The oldest physical Javanese batik piece to have survived so far is a 700-year-old blue-white valance in the private collection of Thomas Murray. The batik’s quality and early Majapahit period carbon-dating suggest that sophisticated batik techniques already existed at the time, but competed with the more established ikat textiles. Batik craft further flourished in the Islamic courts of Java in the following centuries.
Modern period
Batik technique became more widely known (particularly by Europeans) when Javanese batik was described for the first time in Thomas Stamford Raffles’s 1817 The History of Java, which also marked the beginning of collecting and scholarly interest in batik traditions.
In 1873 the Dutch merchant Van Rijckevorsel gave the pieces he collected during a trip to Indonesia to the ethnographic museum in Rotterdam. Examples were displayed at the Exposition Universelle at Paris in 1900.
Today the Tropenmuseum houses the biggest collection of Indonesian batik in the Netherlands.
In the 19th to early 20th century, Dutch Indo–Europeans and Chinese settlers were actively involved in the production and development of Javanese batik, particularly pesisir “coastal” batik in the northern coast of Java, especially developed in Pekalongan City.
Many traditional ateliers in Java collapsed immediately following the Second World War and Indonesian wars of independence, but many workshops and artisans are still active today creating a wide range of products
Types
As each region of Indonesia has its own traditional pattern, batiks are commonly distinguished by the region they originated in, such as batik Solo, batik Yogyakarta, batik Pekalongan, and batik Madura. Batiks from Java can be distinguished by their general pattern and colours into batik pedalaman (inland batik) or batik pesisiran (coastal batik). Batiks which do not fall neatly into one of these two categories are classified by their region. A clustering of batik designs from all parts of Indonesia by degree of similarity indicates a history of cultural assimilation.
Javanese batik
Inland batik, batik pedalaman or batik kraton (Javanese court batik) is the oldest batik tradition in Java. Inland batik has an earth colour such as black, indigo, brown, and sogan (a yellow from the tree Peltophorum pterocarpum), sometimes against a white background, with symbolic patterns that are mostly free from outside influence. Certain patterns are worn and preserved by the royal courts, while others are worn on specific occasions.

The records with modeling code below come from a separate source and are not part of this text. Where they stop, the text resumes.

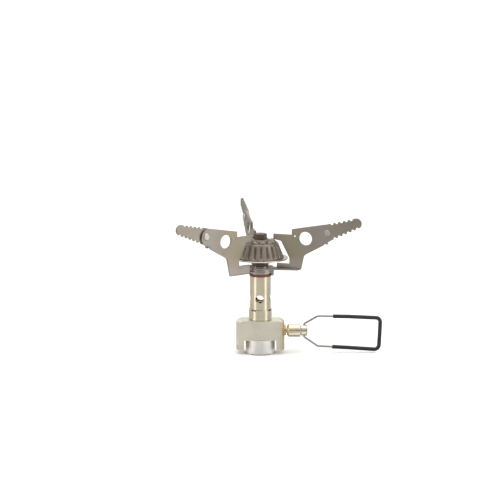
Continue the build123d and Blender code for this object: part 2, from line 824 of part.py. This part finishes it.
with BuildPart() as burner_crown:
    revolve(
        half_section(
            [
                (SCREW_R, CONE_TOP - 0.8),
                (8.0, CONE_TOP - 0.8),
                (8.0, CONE_TOP),
                (8.4, CONE_TOP),
                (8.4, CONE_TOP + 0.8),
                (7.0, CONE_TOP + 1.2),
                (5.2, CROWN_TOP),
                (SCREW_R, CROWN_TOP),
            ]
        ),
        axis=Axis.Z,
    )
    # lobes in line with every second rib of the cone
    with BuildSketch(Plane.XY.offset(CONE_TOP)):
        with PolarLocations(7.9, LOBES, start_angle=LOBE_PHASE):
            Circle(1.5)
    extrude(amount=1.0)
    # flame ports between the lobes
    with BuildSketch(Plane.XY.offset(CONE_TOP - 1)):
        with PolarLocations(6.6, LOBES, start_angle=LOBE_PHASE + 180 / LOBES):
            Rectangle(1.9, 0.7)
    extrude(amount=4, mode=Mode.SUBTRACT)
write(burner_crown, "burner_crown")

with BuildPart() as cap_screw:
    with BuildSketch(Plane.XY.offset(CROWN_TOP)):
        RegularPolygon(SCREW_HEX_AF / 2, 6, major_radius=False, rotation=2)
    extrude(amount=SCREW_TOP - CROWN_TOP)
    # corners of the hexagon turned off at the top
    revolve(
        half_section(
            [
                (SCREW_HEX_AF / 2, SCREW_TOP + 0.1),
                (SCREW_HEX_AF / 2, SCREW_TOP),
                (SCREW_HEX_AF, SCREW_TOP - 1.5),
                (SCREW_HEX_AF, SCREW_TOP + 0.1),
            ]
        ),
        axis=Axis.Z,
        mode=Mode.SUBTRACT,
    )
    with BuildSketch(Plane.XY.offset(NECK_TOP - 1.4)):
        Circle(SCREW_R)
    extrude(amount=CROWN_TOP - NECK_TOP + 1.4)
write(cap_screw, "cap_screw")
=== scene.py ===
import json
import math

import bmesh
import bpy
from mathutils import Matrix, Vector


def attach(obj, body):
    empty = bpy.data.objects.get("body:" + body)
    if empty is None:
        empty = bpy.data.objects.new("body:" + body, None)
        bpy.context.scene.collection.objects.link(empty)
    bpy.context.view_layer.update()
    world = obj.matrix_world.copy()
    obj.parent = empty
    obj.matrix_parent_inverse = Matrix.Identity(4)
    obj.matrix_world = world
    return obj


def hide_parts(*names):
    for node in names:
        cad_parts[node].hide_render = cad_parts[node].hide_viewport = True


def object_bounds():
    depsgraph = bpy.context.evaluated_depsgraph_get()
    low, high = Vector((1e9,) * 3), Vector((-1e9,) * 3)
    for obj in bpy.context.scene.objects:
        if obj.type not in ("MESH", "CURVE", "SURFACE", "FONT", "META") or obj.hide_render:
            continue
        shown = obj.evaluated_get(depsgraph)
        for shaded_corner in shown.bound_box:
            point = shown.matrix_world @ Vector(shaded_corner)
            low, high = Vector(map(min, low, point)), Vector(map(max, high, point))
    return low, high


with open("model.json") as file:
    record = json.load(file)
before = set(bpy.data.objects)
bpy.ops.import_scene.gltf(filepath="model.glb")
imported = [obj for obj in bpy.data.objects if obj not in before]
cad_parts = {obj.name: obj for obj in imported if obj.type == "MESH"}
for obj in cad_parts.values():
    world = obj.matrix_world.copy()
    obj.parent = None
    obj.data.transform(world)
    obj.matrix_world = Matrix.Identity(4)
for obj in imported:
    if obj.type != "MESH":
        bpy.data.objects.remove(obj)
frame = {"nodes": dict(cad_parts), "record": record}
cad_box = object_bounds()

MM = 0.001

# Settings of the occlusion that finds hollows for painted shade: between all pieces, or within one
ALL_HOLLOWS = {"samples": 6}
OWN_HOLLOWS = {"samples": 6, "only_local": True}

# Studio: brightness of the surroundings, to the camera and as metal reflects them
SKY = 1.2
FLOOR_TO_CAMERA = 0.88
FLOOR_IN_METAL = 0.42
ROOM_IN_METAL = 0.30
CARD_IN_METAL = 0.95
CARD_ANGLES = (48.0, 70.0)  # where the white cards begin and end, in degrees from the front
CARD_BLUR = 5.0
CEILING_IN_METAL = 0.9
BACK_IN_METAL = 0.5

# Camera: where it aims, and from how far and how high
CAMERA_AIM = Vector((-11.98, 0.0, 64.97)) * MM
CAMERA_DISTANCE = 1504.6 * MM
CAMERA_ELEVATION = 10.12
CAMERA_LENS = 192.4
SENSOR_WIDTH = 36.0


# ---------------------------------------------------------------- shader graphs


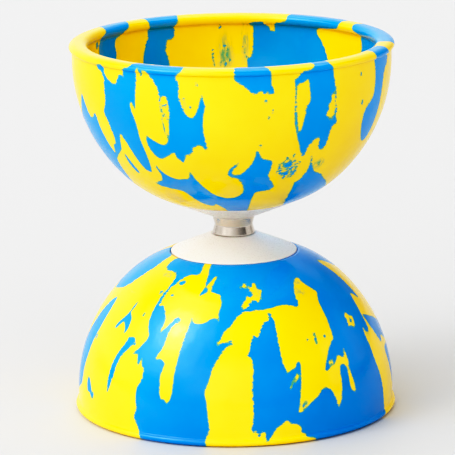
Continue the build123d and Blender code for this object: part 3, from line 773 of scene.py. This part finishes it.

At a Javanese wedding for example, the bride wears specific patterns at each stage of the ceremony. Noted inland batiks are produced in Solo and Jogjakarta, cities traditionally regarded as the centre of Javanese culture. Batik Solo typically has a sogan background and is used by the Susuhunan and Mangkunegaran Courts. Batik Jogja typically has a white background and is used by the Yogyakarta Sultanate and the Pakualaman Court.
Coastal batik or batik pesisiran is produced in several areas of northern Java and Madura. In contrast to inland batik, coastal batiks have vibrant colours and patterns inspired by a wide range of cultures as a consequence of maritime trading. Recurring motifs include European flower bouquets, Chinese phoenix, and Persian peacocks. Noted coastal batiks are produced in Pekalongan, Cirebon, Lasem, Tuban, and Madura; out of these, Pekalongan has the most active batik industry. Another coastal batik called tiga negeri ([batik of] three lands) is attributed to three regions: Lasem, Pekalongan, and Solo, where the batik would be dipped in red, blue, and sogan dyes respectively.
Sundanese batik
So-called Sundanese or Parahyangan Batik is made in the Parahyangan region of West Java and Banten. Baduy batik only employs indigo in shades from bluish black to deep blue. It is traditionally worn by Outer Baduy people of Lebak Regency, Banten as iket, a type of Sundanese head-dress similar to the Balinese udeng. Bantenese batik employs bright pastel colours and represents a revival of a lost art from the Sultanate of Banten, rediscovered through archaeological work during 2002–2004. Twelve motifs from locations such as Surosowan have been identified.
Malay batik
Trade between the Melayu Kingdom in Jambi and Javanese coastal cities has thrived since the 13th century. Therefore, coastal batik from northern Java probably influenced Jambi. In 1875, Haji Mahibat from Central Java revived the declining batik industry in Jambi. The village of Mudung Laut in Pelayangan district produces batik Jambi.
Batik Jambi and Javanese batik influenced the Malay batik.
The batik from Bengkulu on the west coast of Sumatra is called batik besurek, meaning “batik with letters, calligraphic batik” as it draws inspiration from Arabic calligraphy.
Minangkabau batik
The Minangkabau people of West Sumatra produce batik called batiak tanah liek (clay batik). This uses clay as dye for the fabric. The fabric is immersed in clay for more than one day and then inscribed with motifs of animals and plants.
Balinese batik
Batik making in the island of Bali is a relatively new but fast-growing industry. Many patterns are inspired by local designs. Motifs include objects from nature such as frangipani and hibiscus flowers, birds, and fishes; daily activities such as Balinese dance and ngaben processions; and mythological creatures such as barong, kala and winged lions. Modern batik artists express themselves freely in a wide range of subjects. Contemporary batik is not limited to traditional or ritual use in Bali. Some designers promote Balinese batik as an elegant fabric. High class batik, like handmade batik tulis, can denote social status.